Faces slew of charges following high-speed race at CFB Borden
An Angus man who went on a wild and reckless high-speed race through CFB Borden and Angus, running over a cop’s foot and almost striking other police officers, is now on trial before a jury.
Joseph Arlow, 35, is charged with a slew of charges including impaired driving causing bodily harm, dangerous driving causing bodily harm, flight from police, failing to remain and resisting arrest.
But Arlow’s lawyer insists his client was suffering from mental disorder and should be found not criminally responsible.
Arlow was arrested at gunpoint after several police officers from various detachments pursued him after he crashed through the gates at CFB Borden and raced through the streets of Angus and Springwater Township on Feb. 2, 2010.

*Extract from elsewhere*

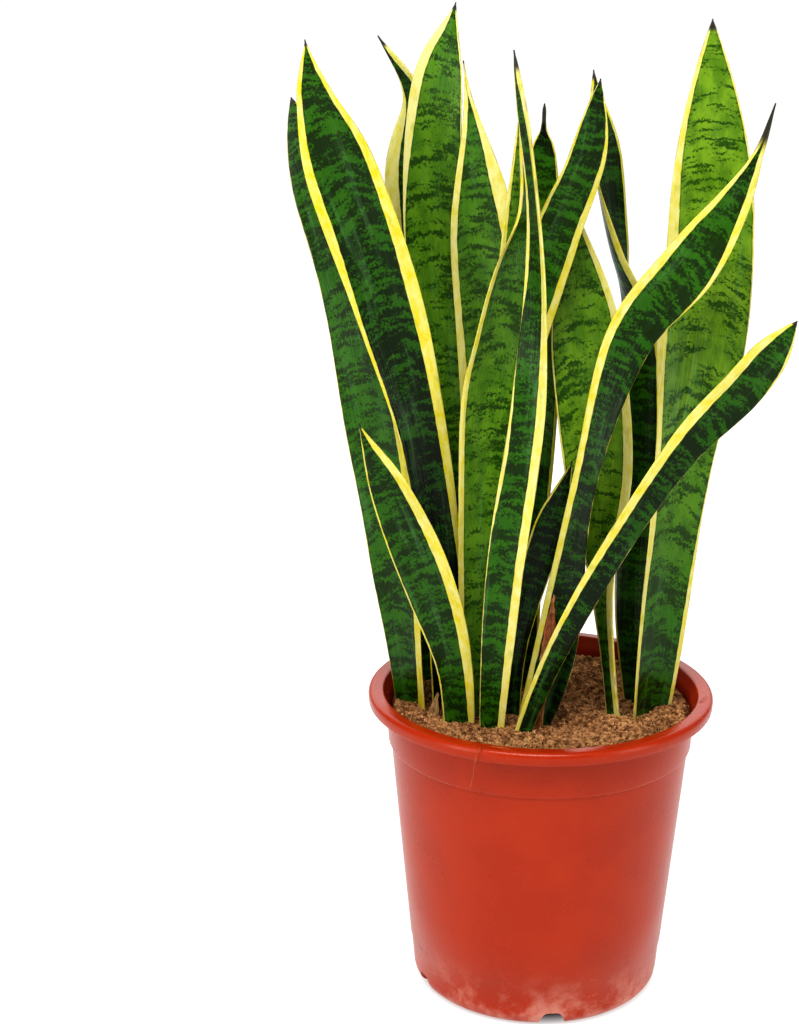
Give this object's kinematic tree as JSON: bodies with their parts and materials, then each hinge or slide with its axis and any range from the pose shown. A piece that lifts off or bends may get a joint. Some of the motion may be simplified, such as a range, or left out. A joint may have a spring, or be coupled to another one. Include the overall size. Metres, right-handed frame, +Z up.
{
  "type": "potted snake plant",
  "caption": "Snake plant with tall banded, yellow-edged sword leaves in a round tapered nursery pot with a rolled rim.",
  "frame": {"origin": "middle of the flat pad under the pot, level with the foot ring it stands on", "axes": "+Z up along the pot's axis, -Y towards the front of the plant, +X to its right as seen from the front"},
  "size_m": [0.2808, 0.21, 0.5956],
  "materials": {
    "pot_plastic": "satin",
    "potting_soil": "matte",
    "leaf": "satin",
    "dry_sheath": "matte"
  },
  "bodies": {
    "root": {"pot": "pot_plastic", "soil": "potting_soil", "leaf_far_left": "leaf", "leaf_left_broad": "leaf", "leaf_front_short": "leaf", "leaf_tall_centre_left": "leaf", "leaf_back_hooked": "leaf", "leaf_back_centre_left": "leaf", "leaf_behind_channelled": "leaf", "leaf_centre_channelled": "leaf", "leaf_front_centre": "leaf", "leaf_back_centre": "leaf", "leaf_centre_leaning": "leaf", "leaf_back_right_twisted": "leaf", "leaf_right_inner": "leaf", "leaf_arching_right": "leaf", "leaf_front_right_low": "leaf", "leaf_right_broad": "leaf", "leaf_small_inner": "leaf", "sheath_brown_tall": "dry_sheath", "sheath_straw": "dry_sheath", "sheath_brown_short": "dry_sheath"}
  },
  "joints": []
}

Police say Arlow’s vehicle reached speeds of 140 kilometres per hour while racing through streets and along Highway 90, running red lights and swerving onto the shoulder of the road to get around a spike belt set up to stop his frenzied drive.
In the process, he also ran over and broke bones in provincial police officer Jim Scott’s foot and drove toward other officers, causing them to scatter for their lives.

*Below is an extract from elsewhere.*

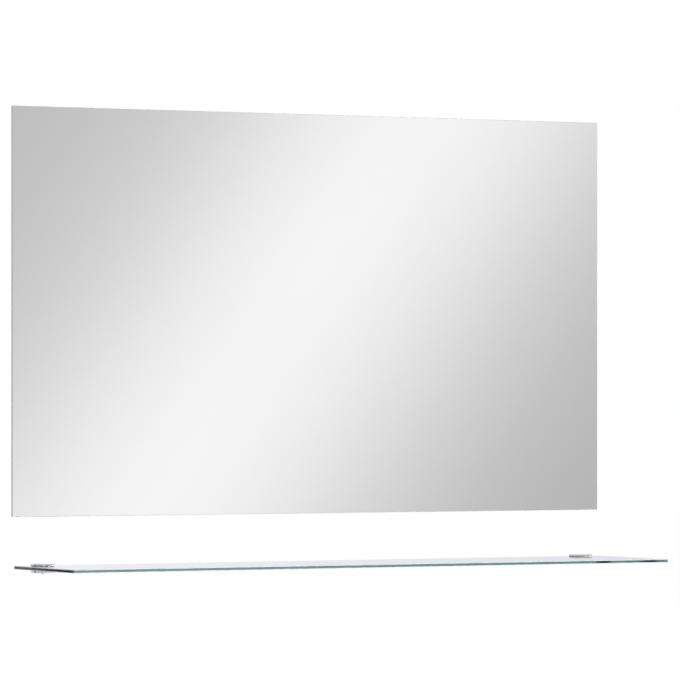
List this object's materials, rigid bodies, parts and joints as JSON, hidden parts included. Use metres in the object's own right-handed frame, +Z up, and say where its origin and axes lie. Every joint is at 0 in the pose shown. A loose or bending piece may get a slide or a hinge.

Arlow raced to the No Frills in Angus, where he smashed into another vehicle in the parking lot, then reversed and crashed into the front doors of the store.

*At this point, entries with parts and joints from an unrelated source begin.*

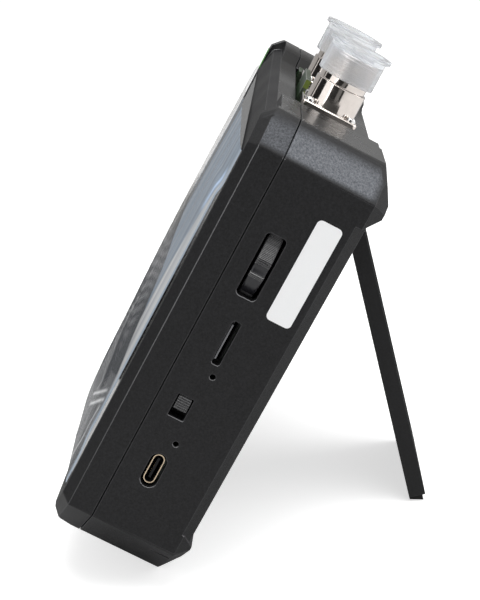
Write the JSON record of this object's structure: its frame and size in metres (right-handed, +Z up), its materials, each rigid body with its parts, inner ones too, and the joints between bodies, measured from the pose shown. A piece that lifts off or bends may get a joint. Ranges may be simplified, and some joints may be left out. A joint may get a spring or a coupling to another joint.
{
  "type": "antenna analyzer",
  "caption": "Hand-held antenna analyzer: bevelled black case with a touch display, capped coaxial ports on top, side controls and a folding stand.",
  "frame": {"origin": "on the surface it stands on, under the middle of the bounding box", "axes": "+X to the object's right-hand side, seen from the front, where the sockets and controls are; +Y from the display to the back; +Z up. The case leans back on its open stand."},
  "size_m": [0.1808, 0.1082, 0.1457],
  "materials": {
    "shell_plastic": "fine textured matt",
    "cover_glass": "polished black-backed glass",
    "gasket_foam": "matt foam",
    "panel": "satin",
    "flex": "satin amber film",
    "film": "thin clear film",
    "green_film": "thin green film",
    "board": "solder mask",
    "tin_sheet": "satin tinned sheet",
    "black_plastic": "satin",
    "battery_wrap": "satin foil wrap",
    "red_wire": "satin",
    "nickel": "bright nickel plating",
    "white_insulator": "satin",
    "gold": "bright gold plating",
    "steel": "satin",
    "clear_cap": "translucent soft plastic",
    "brass_insert": "knurled brass",
    "white_button": "satin",
    "light_body": "frosted",
    "label": "satin paper",
    "foot_rubber": "matt"
  },
  "bodies": {
    "case": {"front_shell": "shell_plastic", "rear_shell": "shell_plastic", "touch_glass": "cover_glass", "port_1_connector": "nickel", "port_2_connector": "nickel", "usb_c_shell": "tin_sheet", "display_gasket": "gasket_foam", "display_panel": "panel", "display_ribbon": "flex", "radio_board": "board", "rf_shield_left": "tin_sheet", "rf_shield_right": "tin_sheet", "side_board": "board", "board_link": "black_plastic", "battery_pack": "battery_wrap", "battery_pad": "gasket_foam", "battery_lead": "red_wire", "port_1_insulator": "white_insulator", "port_2_insulator": "white_insulator", "port_1_contact": "gold", "port_2_contact": "gold", "threaded_inserts": "brass_insert", "case_screws": "steel", "board_screws": "steel", "side_board_screws": "steel", "usb_c_tongue": "black_plastic", "microsd_socket": "tin_sheet", "power_switch_body": "black_plastic", "reset_switch_body": "black_plastic", "charge_light": "light_body", "jog_frame": "black_plastic", "hinge_pin_left": "steel", "hinge_pin_right": "steel", "protective_film": "film", "film_pull_tab": "green_film", "side_label": "label", "port_1_flange_screws": "steel", "port_2_flange_screws": "steel"},
    "stand": {"stand_plate": "shell_plastic", "stand_foot_pad": "foot_rubber"},
    "cap_1": {"port_1_cap": "clear_cap"},
    "cap_2": {"port_2_cap": "clear_cap"},
    "switch_knob": {"power_knob": "black_plastic"},
    "jog_slide": {"jog_yoke": "black_plastic", "jog_axle": "steel"},
    "jog_thumbwheel": {"jog_wheel": "black_plastic"},
    "reset_button": {"reset_plunger": "white_button"}
  },
  "joints": [
    {"name": "stand_hinge", "type": "hinge", "parent": "case", "child": "stand", "pos_m": [0, 0.02685, 0.10143], "axis": [1, 0, 0], "range_deg": [-41.4, 0]},
    {"name": "cap_1_pull", "type": "slide", "parent": "case", "child": "cap_1", "axis": [0, 0.4612, 0.8873], "range_m": [0, 0.025]},
    {"name": "cap_2_pull", "type": "slide", "parent": "case", "child": "cap_2", "axis": [0, 0.4612, 0.8873], "range_m": [0, 0.025]},
    {"name": "power_slide", "type": "slide", "parent": "case", "child": "switch_knob", "axis": [0, -0.4612, -0.8873], "range_m": [0, 0.002]},
    {"name": "jog_press", "type": "slide", "parent": "case", "child": "jog_slide", "axis": [-1, 0, 0], "range_m": [0, 0.0005], "stiffness_N_per_m": 400, "springref_m": -0.001},
    {"name": "jog_turn", "type": "hinge", "parent": "jog_slide", "child": "jog_thumbwheel", "pos_m": [0.0778, 0.00369, 0.09329], "axis": [0, 0.8873, -0.4612], "range_deg": [-10, 10], "stiffness_Nm_per_rad": 0.02},
    {"name": "reset_press", "type": "slide", "parent": "case", "child": "reset_button", "axis": [-1, 0, 0], "range_m": [0, 0.0003], "stiffness_N_per_m": 400, "springref_m": -0.0003}
  ]
}
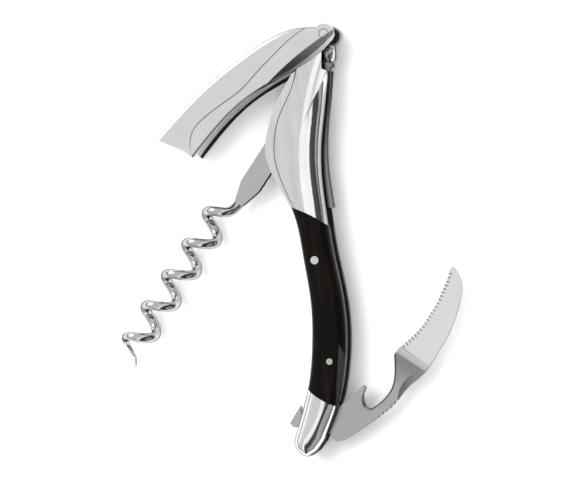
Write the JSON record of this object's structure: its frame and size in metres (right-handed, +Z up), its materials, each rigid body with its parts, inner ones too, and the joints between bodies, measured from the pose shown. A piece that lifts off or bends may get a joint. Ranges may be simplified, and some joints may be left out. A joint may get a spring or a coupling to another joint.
{
  "type": "lever corkscrew",
  "caption": "Folding lever corkscrew with a slim horn-scaled handle, bottle-rim lever, screw, and a serrated foil knife with a bottle-opener notch.",
  "frame": {"origin": "middle of the footprint as shown, on the surface that the lower cheek lies on", "axes": "+Z up through the two cheeks, +Y along the handle towards the lever's hinge, -X on the side of the screw and +X on the side of the knife"},
  "size_m": [0.0991, 0.123, 0.015],
  "materials": {
    "horn": "polished dark horn",
    "polished_bolster": "mirror-polished steel",
    "polished_lever": "mirror-polished steel",
    "polished_worm": "polished steel wire",
    "satin_blade": "satin-ground steel",
    "spring_steel": "satin spring steel",
    "liner_steel": "satin steel plate",
    "rivet_steel": "polished rivet",
    "pin_steel": "turned steel pin"
  },
  "bodies": {
    "handle": {"front_liner": "liner_steel", "back_liner": "liner_steel", "front_scale": "horn", "back_scale": "horn", "front_head_bolster": "polished_bolster", "back_head_bolster": "polished_bolster", "front_tail_bolster": "polished_bolster", "back_tail_bolster": "polished_bolster", "upper_scale_rivet": "rivet_steel", "lower_scale_rivet": "rivet_steel", "centre_spacer": "spring_steel", "spacer_pins": "pin_steel", "worm_pin": "pin_steel", "knife_pin": "pin_steel", "worm_spring_pin": "pin_steel", "head_bolster_pins": "pin_steel", "tail_bolster_pins": "pin_steel"},
    "lever_hinge": {"lever_pin": "pin_steel"},
    "lever_arm": {"lever": "polished_lever"},
    "screw": {"worm": "polished_worm"},
    "blade": {"knife": "satin_blade"},
    "screw_spring": {"worm_spring": "spring_steel"},
    "blade_spring": {"knife_spring": "spring_steel"}
  },
  "joints": [
    {"name": "worm_fold", "type": "hinge", "parent": "handle", "child": "screw", "pos_m": [0.00305, 0.0371, 0.0075], "axis": [0, 0, 1], "range_deg": [-59, 31]},
    {"name": "lever_carry", "type": "hinge", "parent": "handle", "child": "lever_hinge", "pos_m": [0.0109, 0.0582, 0.0075], "axis": [0, 0, 1], "range_deg": [-29.5, 15.5]},
    {"name": "lever_swing", "type": "hinge", "parent": "lever_hinge", "child": "lever_arm", "pos_m": [0.0109, 0.0582, 0.0075], "axis": [0, 0, 1], "range_deg": [-70.5, 20.5]},
    {"name": "knife_fold", "type": "hinge", "parent": "handle", "child": "blade", "pos_m": [0.0082, -0.0534, 0.0075], "axis": [0, 0, 1], "range_deg": [-134, 41]},
    {"name": "worm_spring_flex", "type": "hinge", "parent": "handle", "child": "screw_spring", "pos_m": [0.0076, 0.0514, 0.0075], "axis": [0, 0, -1], "range_deg": [0, 2.3], "stiffness_Nm_per_rad": 0.5, "springref_deg": 2.3},
    {"name": "knife_spring_flex", "type": "hinge", "parent": "handle", "child": "blade_spring", "pos_m": [0.0083, -0.006, 0.0075], "axis": [0, 0, 1], "range_deg": [0, 1], "stiffness_Nm_per_rad": 0.5, "springref_deg": 1}
  ],
  "couplings": [
    {"joint": "lever_carry", "follows": "worm_fold", "ratio": 0.5}
  ]
}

Arlow’s lawyer has told the jury that he was suffering from mental illness and delusions and that at the time he had a premonition that his father was in the No Frills store and was suffering from physical distress.
Once he crashed into the front doors, Arlow said he got a buzzing sound in his head and realized his father was not there and he drove away.
The jury has heard that Arlow has a history of drug abuse as well as mental illness, and that he has used marijuana since he was in Grade 7.
He later used LSD as a teen and his habits eventually led him to cocaine and crack cocaine.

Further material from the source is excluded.